Sécurité sociale : qui veut noyer son chien l’accuse de la rage (IO.fr-9/06/25)

Un pannonceau indique l’accès d’un point d’accueil retraite de la sécurité sociale en 2010. (AFP)

Une situation financière « catastrophique  » d’après le Premier ministre. « Hors de contrôle », d’après la Cour des comptes. La Sécurité sociale serait, toujours selon l’honorable institution, « en défaut de paiement  ». Et chacun y va de son commentaire !

Par Nicole BERNARD.

Une situation « hors de contrôle » ? Une « insoutenable dérive » ? Le déficit de la Sécurité sociale, fin 2024, est inférieur à ce qui était attendu : 15,3 milliards au lieu d’une prévision de 18 milliards de déficit. 15,3 milliards sur un « budget » de 643 milliards, soit 2,3 %1.

Ajoutons que ce « déficit hors de contrôle » est à peine inférieur au bénéfice réalisé par TotalEnergies pour la seule année 2024.

Non seulement, ce « déficit » est minime mais… En réalité, il n’existe pas ! Car il n’y a pas de déficit.
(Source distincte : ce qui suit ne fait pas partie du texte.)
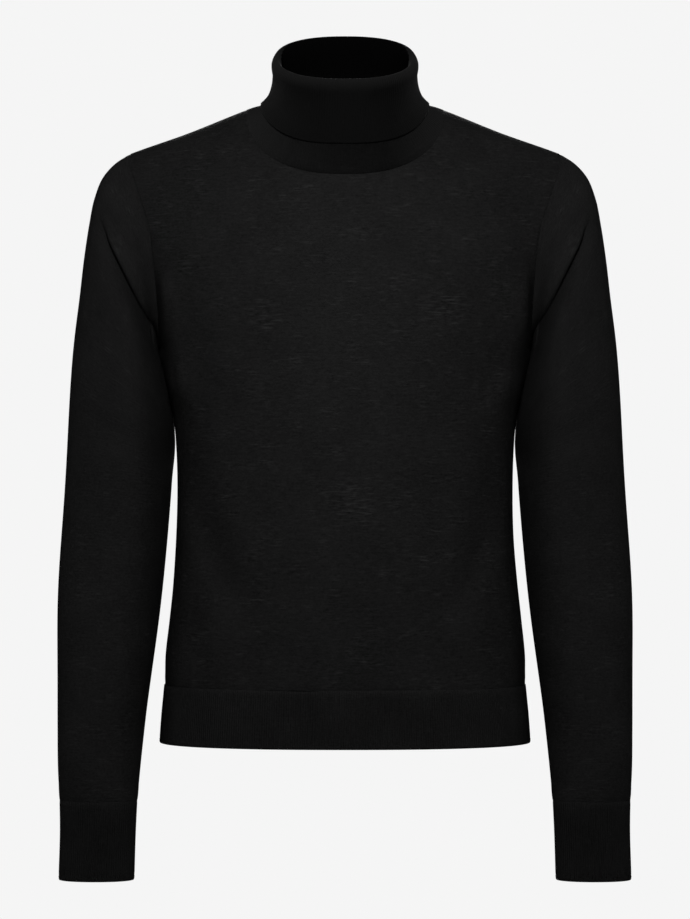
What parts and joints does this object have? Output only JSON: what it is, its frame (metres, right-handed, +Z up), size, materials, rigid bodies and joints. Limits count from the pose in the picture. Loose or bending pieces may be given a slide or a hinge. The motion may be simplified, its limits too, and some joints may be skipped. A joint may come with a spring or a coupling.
{
  "type": "turtleneck sweater",
  "caption": "Fine-knit turtleneck sweater with set-in long sleeves, a turned-over rib collar, rib cuffs and a rib hem, filled out as worn and hollow.",
  "frame": {"origin": "where the wearer's shoulders hold it up: on the middle line of the body, level with the points where the shoulder seams meet the neck", "axes": "+Z up along the body, -Y out of the front, +X towards the wearer's left arm"},
  "size_m": [0.5712, 0.2337, 0.8471],
  "materials": {
    "jersey": "matte fine-gauge black wool jersey",
    "rib": "matte black 1x1 wool rib"
  },
  "bodies": {
    "root": {"front": "jersey", "back": "jersey", "hem_rib_front": "rib", "hem_rib_back": "rib", "sleeve_left": "jersey", "sleeve_right": "jersey", "cuff_left": "rib", "cuff_right": "rib", "collar": "rib"}
  },
  "joints": []
}
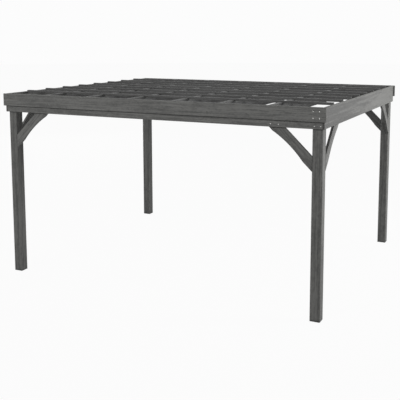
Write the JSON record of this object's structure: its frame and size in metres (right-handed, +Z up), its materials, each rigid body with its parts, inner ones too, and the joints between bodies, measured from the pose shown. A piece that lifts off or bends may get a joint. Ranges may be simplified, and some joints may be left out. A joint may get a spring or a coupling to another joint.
{
  "type": "wooden pergola",
  "caption": "Free-standing rectangular garden pergola of dark grey stained timber: square posts with curved knee braces carry a board rim, rafters and a roof of slats.",
  "frame": {"origin": "on the ground, in the middle of the pergola's plan", "axes": "+Z up, +X along the long front towards its right end, +Y from the front to the back"},
  "size_m": [3.836, 3.194, 2.125],
  "materials": {
    "post_timber": "dark grey stain, matt",
    "board_timber": "dark grey stain, matt",
    "roof_timber": "dark grey stain, matt",
    "screw_steel": "dull zinc"
  },
  "bodies": {
    "root": {"front_left_post": "post_timber", "front_right_post": "post_timber", "back_left_post": "post_timber", "back_right_post": "post_timber", "front_left_header_brace": "board_timber", "front_right_header_brace": "board_timber", "back_left_header_brace": "board_timber", "back_right_header_brace": "board_timber", "front_left_side_brace": "board_timber", "front_right_side_brace": "board_timber", "back_left_side_brace": "board_timber", "back_right_side_brace": "board_timber", "front_header": "board_timber", "back_header": "board_timber", "front_fascia": "board_timber", "back_fascia": "board_timber", "left_side_board": "board_timber", "right_side_board": "board_timber", "rafter_1": "roof_timber", "rafter_2": "roof_timber", "rafter_3": "roof_timber", "rafter_4": "roof_timber", "rafter_5": "roof_timber", "rafter_6": "roof_timber", "slat_1": "roof_timber", "slat_2": "roof_timber", "slat_3": "roof_timber", "slat_4": "roof_timber", "slat_5": "roof_timber", "slat_6": "roof_timber", "slat_7": "roof_timber", "slat_8": "roof_timber"}
  },
  "joints": []
}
Il faut lire les petites lignes…

Sur ces 15,3 milliards, 5,5 milliards, d’après la Cour des comptes elle-même, correspondent à ce que l’État n’a pas payé au titre de la « compensation » des exonérations : 5,5 milliards qui viennent s’ajouter, année après année, aux dizaines de milliards non compensés parce que l’État a besoin de sous.

Enfin, comme le fait très justement remarquer le président de la commission des Finances, le député LFI Éric Coquerel, 18 milliards sont prélevés, chaque année, sur les recettes de la Sécurité sociale pour, soi-disant, rembourser la dette Covid que l’État a froidement transférée sur la Sécurité sociale en 2021.

Tous ces tripatouillages n’ont qu’un sens : pour ceux qui nous gouvernent comme pour le patronat dans son ensemble, chaque euro dépensé pour la Sécurité sociale est « insoutenable » ! D’où le bruit autour de la « TVA sociale » qui a l’avantage, pour ces gens-là, de faire payer les pauvres et de supprimer toute solidarité.

Tous ces discours n’ont qu’un but : « justifier » les mesures concoctées contre les assurés sociaux. Déficit ou pas déficit, le patronat et ses représentants, du Rassemblement national aux macronistes, veulent en finir avec la Sécurité sociale.

800 millions d’économies désormais exigées des taxis

Au premier chef, l’aggravation du « virage ambulatoire » (cf. IO n° 860) qui consiste à ne plus hospitaliser les malades. Au moment même où Bayrou fait semblant d’écouter les chauffeurs de taxi, son gouvernement fixe un objectif de 800 millions d’économies, soit 500 millions de plus que les 300 millions déjà visés.

Le gouvernement envisage également de poursuivre la diminution des indemnités journalières dans le cadre des arrêts de travail. Le salaire plafond a été diminué. C’est maintenant la durée des indemnités journalières qui est sur la sellette.

En fait, les mesures ponctuelles vont bientôt être épuisées.

Le directeur de la Caisse nationale d’assurance maladie (Cnam), Thomas Fatôme, déclare : « Quand vous avez 100 000 à 200 000 personnes diabétiques ou atteintes de maladies cardiovasculaires en plus par an, ce sont des volumes très importants. ». Ah ! Si seulement, il n’y avait pas de malades… Comme tout irait mieux !

Le cœur de l’ordonnance du 19 octobre 1945, c’est le remboursement à 100 % des affections de longue durée (ALD), des maladies graves. Son article 35 prévoit « la COUVERTURE des frais DE TOUTE NATURE pour permettre au malade de guérir et de recouvrer sa capacité de gain ». Pour permettre de guérir… Voilà à quoi la Sécurité sociale est consacrée en 1945. La guérison n’est plus liée aux possibilités financières de l’individu. Elle est l’objectif de l’institution.

Vers une franchise de plus de 600 euros sur les remboursements de soins ?

Voici que des voix s’élèvent pour substituer à ce système emblématique de toutes autres règles :

– la création d’un ticket modérateur pour les patients en ALD : c’est la proposition du Haut conseil pour l’avenir de l’assurance maladie. Il n’y aurait donc plus de 100 % !

– une franchise globale dépendant des ressources de l’assuré. Cette franchise pourrait être de 3 % du revenu annuel. Soit pour un salarié au Smic, et quel que soit son état de santé, une franchise de 605 euros2 sur les dépenses remboursables. C’est le système qui existe aujourd’hui en Allemagne incluant la sortie de nombreux soins du « panier de soins ». On appelle cela le « bouclier sanitaire ». Nous reviendrons sur ses conséquences qui constituent une mise à bas du système de 1945 (incluant les mutuelles).